10)within the trend of expansion of pay allowances outside London there is a sub-theme of lower paid staff, often organised by UNISON, missing out;

11)UNISON’s Police Service Group and the South East Local Government Service Group have lodged claims with the employers to widen out the area qualifying for cost of living allowances in order to defend the standard of living of members and their families.

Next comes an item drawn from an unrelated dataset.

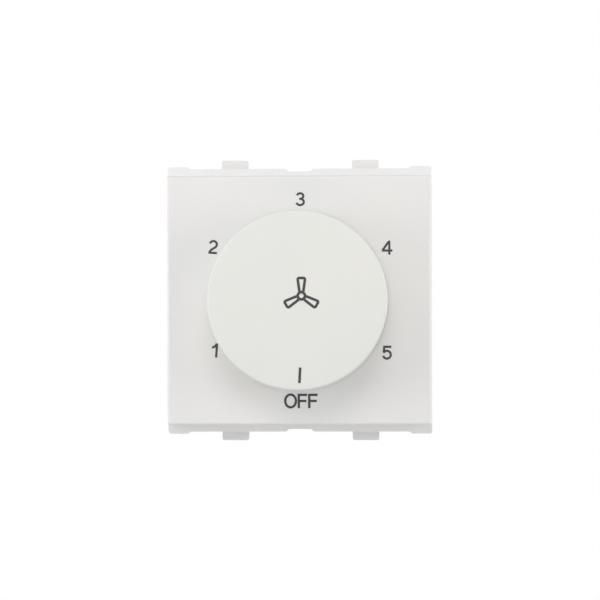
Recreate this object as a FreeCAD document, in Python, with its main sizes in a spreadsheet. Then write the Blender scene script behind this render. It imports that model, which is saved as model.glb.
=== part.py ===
import FreeCAD, Part
import math
import os

import Sketcher

# Fan speed control switch: a rotary step regulator that snaps in a two-module grid.
# Frame: +X to the viewer's right, +Z up, the front faces -Y. The origin is on the
# knob's axis, in the plane where the rim seats on the mounting grid.
# A depth is measured forward from that plane, so what lies behind it is negative.

Vector = FreeCAD.Vector

DRIVING_SIZES = {
    # front plate
    "plate_width": 45.0,
    "plate_wall": 1.5,
    "plate_head_gap": 0.6,
    "plate_edge_round": 0.5,
    "plate_corner_round": 0.35,
    "plate_bush_clearance": 0.3,
    # snap legs of the plate
    "leg_width": 4.6,
    "leg_thickness": 1.2,
    "leg_share": 0.4032,
    "leg_reach": 5.4,
    "leg_clearance": 0.3,
    "barb_rise": 0.7,
    "barb_start": 2.7,
    "barb_flat": 0.5,
    "window_clearance": 0.3,
    # rim of the case
    "rim_height": 45.1,
    "rim_thickness": 1.6,
    "rim_side_lip": 0.15,
    "rim_end_lip": 1.35,
    "rim_corner_round": 0.45,
    "rim_pad_width": 3.4,
    "rim_pad_rise": 0.35,
    "rim_pad_slope": 0.5,
    "rim_notch_width": 3.8,
    "rim_notch_depth": 0.45,
    "rim_notch_slope": 0.45,
    # case behind the grid
    "case_side_step": 0.4,
    "case_end_step": 2.35,
    "case_depth": 28.0,
    "case_wall": 1.6,
    "case_edge_round": 0.8,
    "case_back_round": 0.5,
    "field_margin": 3.0,
    "field_depth": 0.4,
    "field_corner_round": 1.2,
    # snap arms of the case
    "arm_width": 4.6,
    "arm_column_gap": 0.3,
    "arm_slit": 0.8,
    "arm_length": 11.0,
    "arm_front": 0.9,
    "hook_rise": 1.7,
    "grid_thickness": 2.0,
    "hook_flat": 1.2,
    "hook_ramp": 5.0,
    "hook_corner_round": 0.35,
    # corner columns of the case and their screws
    "column_share": 0.3118,
    "screw_radius": 1.1,
    "screw_length": 8.0,
    "screw_head_radius": 2.1,
    "screw_head_height": 1.3,
    "screw_slot_width": 0.6,
    "screw_slot_depth": 0.6,
    "pilot_clearance": 0.05,
    "screw_hole_clearance": 0.3,
    # switch carrier
    "deck_thickness": 2.0,
    "deck_clearance": 0.3,
    "bush_radius": 5.5,
    "bush_drop": 0.4,
    "cup_headroom": 4.8,
    "cup_wall": 1.7,
    "cup_rear": 8.0,
    "post_radius": 2.4,
    "post_clearance": 0.7,
    "post_overlap": 0.5,
    "pilot_depth_spare": 0.2,
    "stop_rib_height": 1.0,
    "stop_rib_angle": 43.0,
    # rotor
    "positions": 6,
    "shaft_radius": 3.0,
    "shaft_flat": 1.5,
    "shaft_end_gap": 0.5,
    "journal_radius": 4.0,
    "running_clearance": 0.06,
    "star_share": 0.6667,
    "star_front": 0.8,
    "star_rear": 3.4,
    "valley_radius": 3.2,
    "valley_drop": 1.2,
    "disc_gap": 1.4,
    "disc_rear": 5.2,
    "tail_ring_gap": 0.9,
    "tail_rear": 9.2,
    "lug_share": 0.2319,
    "lug_gap": 0.4,
    # detent spring
    "leaf_thickness": 0.35,
    "leaf_width": 2.2,
    "leaf_crest_gap": 0.97,
    "leaf_share": 0.7971,
    "nose_gap": 0.15,
    "nose_half_width": 3.4,
    "nose_bend": 1.2,
    "leaf_slot_clearance": 0.1,
    "leaf_slot_angle": 55.0,
    # wiper contact
    "wiper_thickness": 0.3,
    "wiper_width": 4.6,
    "wiper_inner_share": 0.5905,
    "wiper_outer_share": 0.8,
    "wiper_gap": 0.05,
    "wiper_bend": 0.3,
    "wiper_tip_lift": 0.5,
    "wiper_tip_length": 1.0,
    "pip_radius": 0.6,
    "pip_spacing": 2.4,
    "pip_height": 0.7,
    # contacts
    "track_share": 0.7609,
    "stud_radius": 1.6,
    "stud_height": 0.6,
    "stud_shank_radius": 0.8,
    "stud_tail_radius": 1.3,
    "stud_tail_height": 0.5,
    "ring_share": 0.3261,
    "ring_width": 2.2,
    "ring_pin_radius": 0.5,
    "ring_pin_length": 2.0,
    # circuit board
    "board_clearance": 0.4,
    "board_thickness": 1.6,
    "board_hole_clearance": 0.1,
    "tail_clearance": 0.2,
    "board_notch_clearance": 0.4,
    # knob
    "knob_radius": 15.1,
    "knob_taper": 0.15,
    "knob_height": 7.6,
    "knob_gap": 0.4,
    "knob_wall": 1.5,
    "knob_edge_round": 0.8,
    "hub_radius": 5.0,
    "hub_gap": 0.1,
    "hub_clearance": 0.05,
    "bore_end_gap": 0.2,
    "knob_ribs": 6,
    "knob_rib_width": 1.0,
    "knob_rib_height": 3.0,
    "clip_thickness": 0.35,
    "clip_width": 3.4,
    "clip_length": 4.8,
    "clip_seat": 0.55,
    "clip_setback": 0.6,
    "clip_play": 0.02,
    "clip_bow_bend": 6.0,
    # capacitors
    "capacitor_length_share": 0.6341,
    "capacitor_back_gap": 1.4,
    "capacitor_standoff": 1.2,
    "capacitor_round": 0.6,
    "large_capacitor_share": 0.2823,
    "large_capacitor_gap": 0.5,
    "small_capacitor_share": 0.2151,
    "small_capacitor_gap": 1.0,
    "capacitor_lead_inset": 1.75,
    "foot_size": 1.4,
    "lead_radius": 0.4,
    "lead_recess": 0.1,
    # resistors
    "series_radius": 2.2,
    "series_length_share": 0.2195,
    "series_pitch_share": 0.2927,
    "series_place_share": 0.1756,
    "series_wall_gap": 0.6,
    "bleed_radius": 1.25,
    "bleed_length_share": 0.1561,
    "bleed_pitch_share": 0.2341,
    "bleed_wall_gap": 1.75,
    "bleed_spacing_share": 0.0968,
    "resistor_standoff": 1.5,
    "resistor_waist": 0.25,
    "resistor_cap_share": 0.2,
    "resistor_round_share": 0.25,
    "lead_bend": 0.8,
    # terminals
    "terminal_width": 7.0,
    "terminal_tall_share": 0.2151,
    "terminal_floor_gap": 0.4,
    "terminal_long": 7.0,
    "terminal_chamfer": 0.3,
    "terminal_leg_width": 2.4,
    "terminal_leg_thickness": 0.8,
    "wire_bore_radius": 2.0,
    "wire_entry_radius": 2.6,
    "wire_entry_chamfer": 0.6,
    "chamber_wall": 1.0,
    "chamber_column_gap": 1.05,
    "chamber_clearance": 0.15,
    "clamp_screw_radius": 1.5,
    "clamp_screw_clearance": 0.06,
    "clamp_screw_travel": 2.2,
    "clamp_head_radius": 2.3,
    "clamp_head_height": 1.6,
    "clamp_head_gap": 0.1,
    "clamp_head_recess": 0.1,
    "clamp_tip_gap": 0.1,
    "clamp_slot_width": 0.7,
    "clamp_slot_depth": 0.8,
    "driver_clearance": 0.35,
    "driver_chamfer": 0.5,
}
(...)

Conference recognises the need to develop a strategy that addresses the problems faced by members that work in high costs areas that:

a)Does not weaken or fragment national bargaining structures;

b)Does not undermine equal pay, UNISON’s top bargaining priority;

c)Strengthens the union;

d)Includes the development of active campaigning on issues like increasing the supply of affordable housing and investing in cheaper public transport and providing assistance with travel costs;

e)Recognises that this is a problem faced by staff working right across the

employment spectrum and not jus so-called key workers or hard to recruit staff, and that the fairest way of compensating workers is through flat rate payments.

Conference agrees to:

i)support regional and local pay initiatives within the framework of national pay agreements, ensuring that the integrity of existing national bargaining arrangements is not undermined;

ii)ensure that supplements paid to reflect local cost of living are transparent, equal pay proofed and kept under review;

iii)endorse that cost of living supplements should be a flat rate that proportionally benefits the low paid and contributes to lessening the gender gap;

iv)endorse the system of cost of living weightings or supplements, such as the London and fringe area weighting system, as part of national collective bargaining, as a way of defending living standards in high costs areas;

v)carry out more detailed work on general recruitment and retention problems in the public services associated with high cost of living areas, and the range of non-pay initiatives that could be pursued to address these;

vi)where there is a dispute which results in industrial action all efforts are made to unite across regions and service groups so as to ensure maximum effect;

vii)raise with employers the problems with housing assistance schemes and lobby government to legislate against right to buy of council housing, as this is worsening the problem;

viii)link the issue of regional pay supplements with low pay.